EXERCISE REQUIREMENTS:
Report how many lines contain "code". The answer is a single number.

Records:
────────

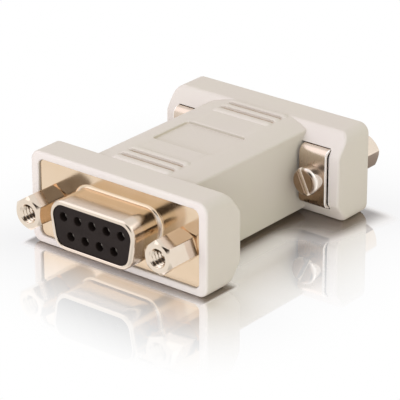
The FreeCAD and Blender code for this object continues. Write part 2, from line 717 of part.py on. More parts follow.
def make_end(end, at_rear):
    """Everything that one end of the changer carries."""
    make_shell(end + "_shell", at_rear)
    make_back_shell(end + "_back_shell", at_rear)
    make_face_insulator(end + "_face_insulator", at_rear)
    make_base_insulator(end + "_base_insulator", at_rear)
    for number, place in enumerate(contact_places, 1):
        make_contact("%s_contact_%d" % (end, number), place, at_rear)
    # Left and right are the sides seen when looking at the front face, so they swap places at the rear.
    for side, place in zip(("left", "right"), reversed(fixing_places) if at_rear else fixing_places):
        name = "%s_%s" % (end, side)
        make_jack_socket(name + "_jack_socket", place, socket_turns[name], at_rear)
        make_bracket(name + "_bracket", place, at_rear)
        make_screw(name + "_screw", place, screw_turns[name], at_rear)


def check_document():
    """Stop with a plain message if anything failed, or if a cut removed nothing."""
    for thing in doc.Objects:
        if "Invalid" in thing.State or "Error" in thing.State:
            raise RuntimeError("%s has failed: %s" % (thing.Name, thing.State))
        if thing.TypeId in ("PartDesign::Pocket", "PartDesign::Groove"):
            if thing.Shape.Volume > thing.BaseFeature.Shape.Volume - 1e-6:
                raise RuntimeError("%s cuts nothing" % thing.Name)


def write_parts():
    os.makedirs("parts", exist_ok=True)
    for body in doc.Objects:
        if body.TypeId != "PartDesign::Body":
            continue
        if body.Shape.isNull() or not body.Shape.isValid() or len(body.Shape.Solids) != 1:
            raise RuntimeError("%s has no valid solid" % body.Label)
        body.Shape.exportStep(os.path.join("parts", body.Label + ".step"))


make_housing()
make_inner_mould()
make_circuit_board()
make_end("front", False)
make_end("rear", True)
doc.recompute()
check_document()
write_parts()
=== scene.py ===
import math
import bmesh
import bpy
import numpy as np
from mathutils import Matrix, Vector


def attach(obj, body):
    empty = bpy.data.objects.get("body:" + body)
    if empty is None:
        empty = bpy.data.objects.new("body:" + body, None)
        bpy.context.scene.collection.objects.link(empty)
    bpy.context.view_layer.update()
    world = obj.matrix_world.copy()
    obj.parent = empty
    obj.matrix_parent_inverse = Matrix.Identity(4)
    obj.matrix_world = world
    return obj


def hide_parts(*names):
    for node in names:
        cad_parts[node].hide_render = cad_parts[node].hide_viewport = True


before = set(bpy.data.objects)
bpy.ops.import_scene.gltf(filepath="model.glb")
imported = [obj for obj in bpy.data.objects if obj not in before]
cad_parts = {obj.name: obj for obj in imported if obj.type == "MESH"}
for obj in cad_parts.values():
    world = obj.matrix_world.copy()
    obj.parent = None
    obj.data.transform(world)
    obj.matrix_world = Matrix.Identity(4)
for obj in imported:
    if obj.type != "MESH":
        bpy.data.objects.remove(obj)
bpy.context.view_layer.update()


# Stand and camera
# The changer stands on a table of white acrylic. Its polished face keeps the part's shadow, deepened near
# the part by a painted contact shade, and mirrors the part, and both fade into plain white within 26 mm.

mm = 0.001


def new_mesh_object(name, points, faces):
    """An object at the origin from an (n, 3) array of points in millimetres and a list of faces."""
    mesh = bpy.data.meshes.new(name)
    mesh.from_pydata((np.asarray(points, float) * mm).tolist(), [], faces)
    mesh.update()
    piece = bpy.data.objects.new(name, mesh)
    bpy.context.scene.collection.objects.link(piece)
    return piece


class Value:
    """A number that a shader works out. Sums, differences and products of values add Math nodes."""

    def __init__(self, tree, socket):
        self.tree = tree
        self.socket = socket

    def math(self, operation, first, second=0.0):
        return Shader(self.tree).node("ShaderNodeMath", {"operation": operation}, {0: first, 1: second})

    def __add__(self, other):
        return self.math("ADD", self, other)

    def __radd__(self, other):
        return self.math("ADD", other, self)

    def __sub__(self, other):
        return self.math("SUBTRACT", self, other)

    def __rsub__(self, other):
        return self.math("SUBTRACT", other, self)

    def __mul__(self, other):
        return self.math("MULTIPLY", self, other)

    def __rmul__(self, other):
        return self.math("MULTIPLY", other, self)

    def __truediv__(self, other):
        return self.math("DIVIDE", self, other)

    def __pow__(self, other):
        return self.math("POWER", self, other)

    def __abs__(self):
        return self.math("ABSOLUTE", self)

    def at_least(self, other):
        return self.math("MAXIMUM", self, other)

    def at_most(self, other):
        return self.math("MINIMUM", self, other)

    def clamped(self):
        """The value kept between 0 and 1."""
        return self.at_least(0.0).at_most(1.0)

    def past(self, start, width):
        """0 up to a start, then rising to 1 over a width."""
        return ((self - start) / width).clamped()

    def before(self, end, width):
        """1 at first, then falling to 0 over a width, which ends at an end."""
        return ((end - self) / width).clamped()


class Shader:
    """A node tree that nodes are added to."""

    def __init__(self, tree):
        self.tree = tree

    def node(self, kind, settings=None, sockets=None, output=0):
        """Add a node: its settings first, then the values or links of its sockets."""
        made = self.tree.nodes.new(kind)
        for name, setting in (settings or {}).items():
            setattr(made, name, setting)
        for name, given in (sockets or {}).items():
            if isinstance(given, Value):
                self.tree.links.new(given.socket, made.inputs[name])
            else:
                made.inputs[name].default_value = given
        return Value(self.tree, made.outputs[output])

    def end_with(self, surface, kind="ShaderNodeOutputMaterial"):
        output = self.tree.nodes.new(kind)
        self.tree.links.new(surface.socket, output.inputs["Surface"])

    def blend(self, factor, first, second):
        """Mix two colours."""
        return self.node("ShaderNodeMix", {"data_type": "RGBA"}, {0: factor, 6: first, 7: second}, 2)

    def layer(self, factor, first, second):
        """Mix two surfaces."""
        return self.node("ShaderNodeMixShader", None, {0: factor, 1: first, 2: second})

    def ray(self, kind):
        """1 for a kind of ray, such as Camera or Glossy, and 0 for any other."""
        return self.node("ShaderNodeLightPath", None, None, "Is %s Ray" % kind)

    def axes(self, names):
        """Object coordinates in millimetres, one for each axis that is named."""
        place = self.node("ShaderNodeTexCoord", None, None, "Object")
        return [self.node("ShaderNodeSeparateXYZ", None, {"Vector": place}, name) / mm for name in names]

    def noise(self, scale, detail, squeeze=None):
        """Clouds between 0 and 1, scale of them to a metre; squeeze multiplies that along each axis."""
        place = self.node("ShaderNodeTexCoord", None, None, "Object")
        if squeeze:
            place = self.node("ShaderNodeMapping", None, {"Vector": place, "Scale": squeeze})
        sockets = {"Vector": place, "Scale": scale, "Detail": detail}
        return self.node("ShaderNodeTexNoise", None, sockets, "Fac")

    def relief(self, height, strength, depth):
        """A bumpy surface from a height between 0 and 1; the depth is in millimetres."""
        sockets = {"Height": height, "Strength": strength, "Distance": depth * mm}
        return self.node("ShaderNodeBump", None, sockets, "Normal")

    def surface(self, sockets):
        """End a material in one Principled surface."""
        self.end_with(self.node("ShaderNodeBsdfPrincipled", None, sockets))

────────

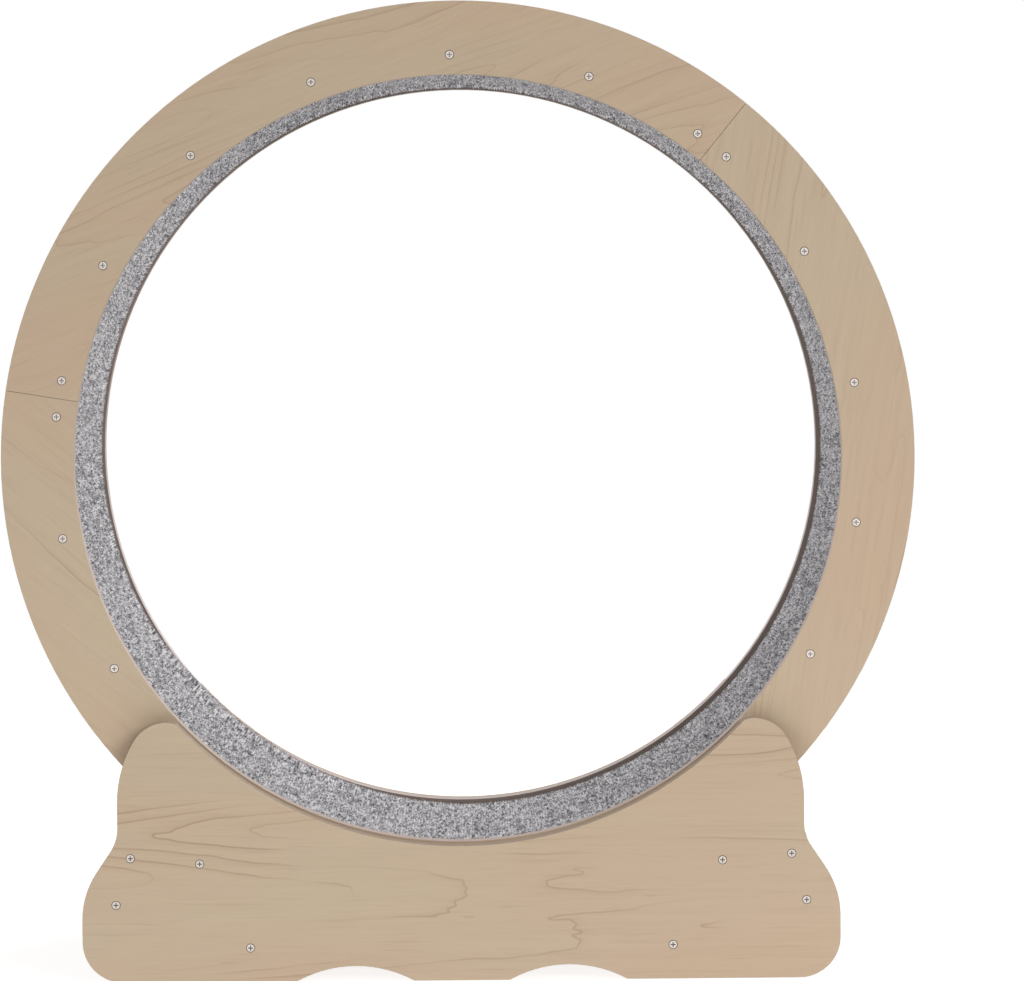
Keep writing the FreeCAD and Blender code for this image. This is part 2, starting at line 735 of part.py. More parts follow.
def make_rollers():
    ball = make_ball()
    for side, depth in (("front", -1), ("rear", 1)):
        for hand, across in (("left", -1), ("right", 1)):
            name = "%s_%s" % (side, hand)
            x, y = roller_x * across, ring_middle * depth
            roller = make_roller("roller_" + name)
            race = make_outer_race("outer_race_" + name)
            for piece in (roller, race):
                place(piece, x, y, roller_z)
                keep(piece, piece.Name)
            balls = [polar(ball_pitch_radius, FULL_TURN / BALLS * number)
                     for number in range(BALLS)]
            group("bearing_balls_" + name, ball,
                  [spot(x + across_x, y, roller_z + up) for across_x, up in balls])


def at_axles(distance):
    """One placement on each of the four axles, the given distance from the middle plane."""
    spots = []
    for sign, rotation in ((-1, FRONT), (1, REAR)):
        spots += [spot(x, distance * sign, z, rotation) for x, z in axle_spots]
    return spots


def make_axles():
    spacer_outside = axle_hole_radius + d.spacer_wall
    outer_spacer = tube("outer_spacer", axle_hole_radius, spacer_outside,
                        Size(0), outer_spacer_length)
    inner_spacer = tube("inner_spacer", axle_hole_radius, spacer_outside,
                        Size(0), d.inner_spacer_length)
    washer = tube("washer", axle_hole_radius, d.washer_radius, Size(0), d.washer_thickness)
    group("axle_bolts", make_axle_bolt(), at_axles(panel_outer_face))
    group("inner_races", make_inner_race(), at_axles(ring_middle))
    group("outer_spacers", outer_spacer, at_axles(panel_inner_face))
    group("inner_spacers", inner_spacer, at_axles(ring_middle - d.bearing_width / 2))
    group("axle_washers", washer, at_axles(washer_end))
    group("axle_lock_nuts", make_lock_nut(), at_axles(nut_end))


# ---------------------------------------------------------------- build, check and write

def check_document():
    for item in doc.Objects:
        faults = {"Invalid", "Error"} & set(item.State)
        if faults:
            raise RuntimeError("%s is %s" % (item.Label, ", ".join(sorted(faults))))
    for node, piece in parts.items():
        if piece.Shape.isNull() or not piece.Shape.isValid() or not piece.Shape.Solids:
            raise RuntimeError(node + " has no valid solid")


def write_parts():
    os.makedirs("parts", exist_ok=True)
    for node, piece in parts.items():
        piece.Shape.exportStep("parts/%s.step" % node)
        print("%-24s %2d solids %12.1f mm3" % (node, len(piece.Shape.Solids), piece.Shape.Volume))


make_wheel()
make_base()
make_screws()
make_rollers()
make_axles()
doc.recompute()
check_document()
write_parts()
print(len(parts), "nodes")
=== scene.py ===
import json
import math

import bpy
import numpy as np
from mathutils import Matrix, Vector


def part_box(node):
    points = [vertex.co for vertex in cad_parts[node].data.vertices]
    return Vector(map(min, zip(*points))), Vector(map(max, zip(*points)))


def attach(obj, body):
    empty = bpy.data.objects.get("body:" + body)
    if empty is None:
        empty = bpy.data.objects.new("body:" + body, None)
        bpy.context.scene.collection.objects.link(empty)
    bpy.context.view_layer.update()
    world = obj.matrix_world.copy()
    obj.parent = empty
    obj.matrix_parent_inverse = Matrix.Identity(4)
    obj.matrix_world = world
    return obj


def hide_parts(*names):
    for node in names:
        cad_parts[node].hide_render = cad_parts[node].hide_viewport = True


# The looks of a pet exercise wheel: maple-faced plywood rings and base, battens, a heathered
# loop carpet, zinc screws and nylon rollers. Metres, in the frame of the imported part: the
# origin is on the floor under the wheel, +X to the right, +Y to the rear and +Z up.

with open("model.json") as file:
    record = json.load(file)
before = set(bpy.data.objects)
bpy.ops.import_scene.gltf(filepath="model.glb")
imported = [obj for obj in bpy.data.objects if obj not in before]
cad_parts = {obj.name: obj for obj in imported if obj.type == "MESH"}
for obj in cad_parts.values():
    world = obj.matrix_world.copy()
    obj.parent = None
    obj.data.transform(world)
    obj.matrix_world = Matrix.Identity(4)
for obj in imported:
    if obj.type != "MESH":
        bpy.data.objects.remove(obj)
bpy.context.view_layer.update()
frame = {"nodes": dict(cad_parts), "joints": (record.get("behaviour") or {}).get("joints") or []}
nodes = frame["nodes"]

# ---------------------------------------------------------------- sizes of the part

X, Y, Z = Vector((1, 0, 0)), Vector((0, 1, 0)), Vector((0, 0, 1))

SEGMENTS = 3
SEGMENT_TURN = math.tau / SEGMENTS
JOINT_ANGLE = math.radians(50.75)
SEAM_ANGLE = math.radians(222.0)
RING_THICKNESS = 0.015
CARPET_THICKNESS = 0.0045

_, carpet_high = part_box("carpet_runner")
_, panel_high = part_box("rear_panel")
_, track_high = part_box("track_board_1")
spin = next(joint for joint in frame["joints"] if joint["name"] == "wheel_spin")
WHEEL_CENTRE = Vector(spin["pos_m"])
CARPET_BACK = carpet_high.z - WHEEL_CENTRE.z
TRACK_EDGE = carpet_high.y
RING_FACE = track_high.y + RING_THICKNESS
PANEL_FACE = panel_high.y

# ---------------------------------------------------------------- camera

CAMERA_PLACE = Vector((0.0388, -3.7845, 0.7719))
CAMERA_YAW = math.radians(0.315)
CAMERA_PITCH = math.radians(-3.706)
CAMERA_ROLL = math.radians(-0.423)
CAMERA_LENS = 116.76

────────

ANSWER TO THE TASK:
2